Enabling fire source localization in building fire emergencies with a machine learning-based inverse modeling approach

Abstract

During building fire emergency response (ER), one of the most important tasks for firefighting is to locate the fire source. Currently, incident commanders on the fire ground determine the origin of fire sources, relying mostly on the reports of firefighters entering the building or the information from on-site witnesses. This inevitably requires firefighters to approach the fire origin and observe, causing significant dangers and risks. To overcome this issue, an inverse model for building fire source localization is developed. A machine learning (ML)-based inverse modeling approach is used to build the complex relationship between the fire source location and on-site temperature sensor measurements, so that an inversion of the fire source based on the temperature observations can be enabled. By taking fire in an actual building floor as a case study, the inverse model for fire source localization using simulated fire temperature data is established.
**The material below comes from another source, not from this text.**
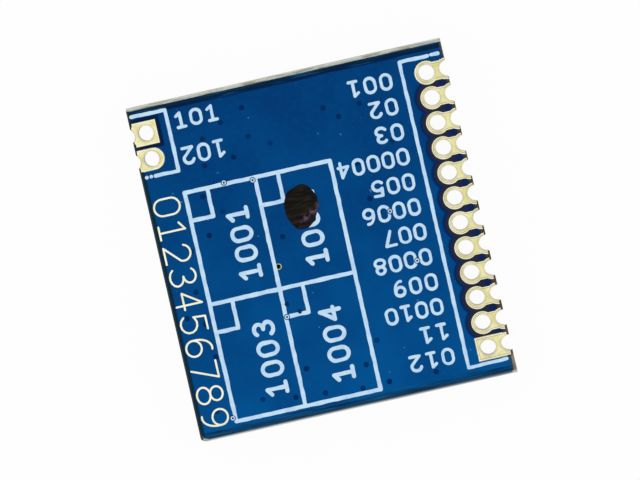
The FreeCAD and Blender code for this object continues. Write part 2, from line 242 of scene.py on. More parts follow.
def land_loops(grow):
    """Outlines that together bound all lands, grown by that much."""
    r, edge = land_half + grow, routed_x + grow
    loops = [rectangle(pin_x - r, edge, rows[0] - r, rows[0] + r)]
    for y in rows[1:]:
        loops.append(circle(pin_x, y, r))
        loops.append(circle(half_hole_x, y, edge_land_radius + grow))
        loops.append(rectangle(pin_x, edge, y - neck_half - grow, y + neck_half + grow))
    for y in (signal_y, ground_y):
        loops.append(circle(antenna_edge_x, y, edge_land_radius + grow))
    r = signal_half + grow
    loops.append(rectangle(antenna_x - r, antenna_x + r, signal_y - r, signal_y + r))
    r = ground_half + grow
    loops.append(rectangle(antenna_x - ground_start - grow, ground_round, ground_y - r, ground_y + r))
    loops.append(circle(ground_round, ground_y, r))
    return loops


def hole_loops(grow):
    places = [(x, y) for y in rows for x in (pin_x, half_hole_x)]
    places += [(x, y) for y in (signal_y, ground_y) for x in (antenna_x, antenna_edge_x)]
    return [circle(x, y, hole_radius + grow) for x, y in places]


def film(name, finish, groups, shown, bottom, top):
    """A thin layer between two heights, where shown agrees to the groups of outlines round a spot.

    Its outer edges go down to the bottom; its underside, which lies on another piece, is left off.
    """
    points, loops, owners = [], [], []
    for group, outlines in groups.items():
        for line in outlines:
            loops.append(range(len(points), len(points) + len(line)))
            owners.append(group)
            points += line
    cut = geometry.delaunay_2d_cdt([Vector(p) for p in points], [], loops, 0, 1e-6, True)
    spots, triangles, around = cut[0], cut[2], cut[5]
    corners = [triangle for triangle, own in zip(triangles, around) if shown({owners[i] for i in own})]
    used, corners = np.unique(np.array(corners), return_inverse=True)
    corners = corners.reshape(-1, 3)
    spots = np.array(spots)[used]
    height = top(spots) if callable(top) else np.full(len(spots), top)
    if height[0] < bottom:
        corners = corners[:, ::-1]
    upper = np.column_stack([spots, height])
    lower = np.column_stack([spots, np.full(len(spots), bottom)])
    sides = {}
    for a, b, c in corners.tolist():
        for edge in ((a, b), (b, c), (c, a)):
            if sides.pop(edge[::-1], None) is None:
                sides[edge] = True
    ends = sorted({corner for edge in sides for corner in edge})
    foot = {corner: len(spots) + i for i, corner in enumerate(ends)}
    skirt = [(a, foot[a], foot[b], b) for a, b in sides]
    mesh = bpy.data.meshes.new(name)
    mesh.from_pydata((np.vstack([upper, lower[ends]]) / 1000).tolist(), [], corners.tolist() + skirt)
    mesh.materials.append(finish.look)
    piece = bpy.data.objects.new(name, mesh)
    bpy.context.scene.collection.objects.link(piece)
    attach(piece, "root")
    return piece


# The bead's gold is lighter than the lands' as a painted highlight of the rounded rim.
bead_gold_painted_highlight = Finish("bead_gold_painted_highlight", Metallic=1.0, Roughness=0.28)
bead_gold_painted_highlight.feed(Base_Color=bead_gold_painted_highlight.grain(2.0).shades(tint(236, 236, 198), tint(248, 247, 224)))
pad_top = 1000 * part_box("pin_pad_02")[1].z
land_groups = {
    "board": [rectangle(left_edge, routed_x, -board_end, board_end)],
    "row": [rectangle(0, 8.5, -8, 8)],
    "land": land_loops(0),
    "middle": land_loops(-0.045),
    "core": land_loops(-0.075),
    "hole": hole_loops(0),
    "lip": hole_loops(0.012),
    "collar": hole_loops(0.035),
    "margin": hole_loops(0.055),
}


def on_bead(around):
    edge = "land" in around and "middle" not in around
    return "board" in around and "lip" not in around and (edge or "collar" in around)


def beside_bead(around):
    by_hole = "margin" in around and "collar" not in around or "lip" in around
    by_edge = "row" in around and "middle" in around and "core" not in around and "collar" not in around
    return "board" in around and "land" in around and "hole" not in around and (by_hole or by_edge)


beads = film("plating_beads", bead_gold_painted_highlight, land_groups, on_bead, pad_top, pad_top + bead_height)
# Painted shade: a thin darker gold line beside each bead stands in for the shadow of the groove there.
painted_shade_gold = Finish("painted_shade_gold", Metallic=1.0, Roughness=0.5)
painted_shade_gold.feed(Base_Color=painted_shade_gold.grain(2.0).shades(tint(164, 151, 106), tint(192, 179, 130)))
painted_shade_lines = film("plating_painted_shade", painted_shade_gold, land_groups, beside_bead, pad_top, pad_top + line_height)


# Lacquer film on the solder side. Blue lacquer covers the foil and dips where there is none: at the
# board's border, round the pin lands and over the small filled holes. It is open over the lands and in
# the strokes of the number that runs up the side, where the plated foil shows.

film_thickness, foil_step, slope = 0.055, 0.0185, 0.06
film_top, film_bottom = face + film_thickness, other_face - film_thickness
film_right, film_foot = 7.89, -8.37
run_length, ripples = 0.2, 2.4


def board_point(x, y):
    """From the pin row's own measure, y down the row, to the frame."""
    return (x + pin_x, -y)


def arc(x, y, across, along, start, end, count=10):
    """Points on an arc, angles in degrees from +x towards +y."""
    turns = [math.radians(start + (end - start) * i / count) for i in range(count + 1)]
    return [(x + across * math.cos(t), y + along * math.sin(t)) for t in turns]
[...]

ML methods of feed-forward neural networks (FFNNs) and long short-term memory (LSTM) are respectively employed. Results indicate that LSTM in stateless mode is more appropriate to establish the relative models because more accurate recognition of the fire source room can be achieved during the initial and growth stages of fire development. Besides, by considering different means of on-site data acquisition in building fire emergencies, fire source localization via stationary temperature sensor arrays and portable temperature measuring devices is realized. The formulated models achieve recognition accuracy of 99.5% (direct recognition) and 92.1% (in top-3 candidates) in the first 15 min of the fires, respectively. The effectiveness of using the ML-based inverse modeling technique for fire source localization in building fire emergencies is demonstrated.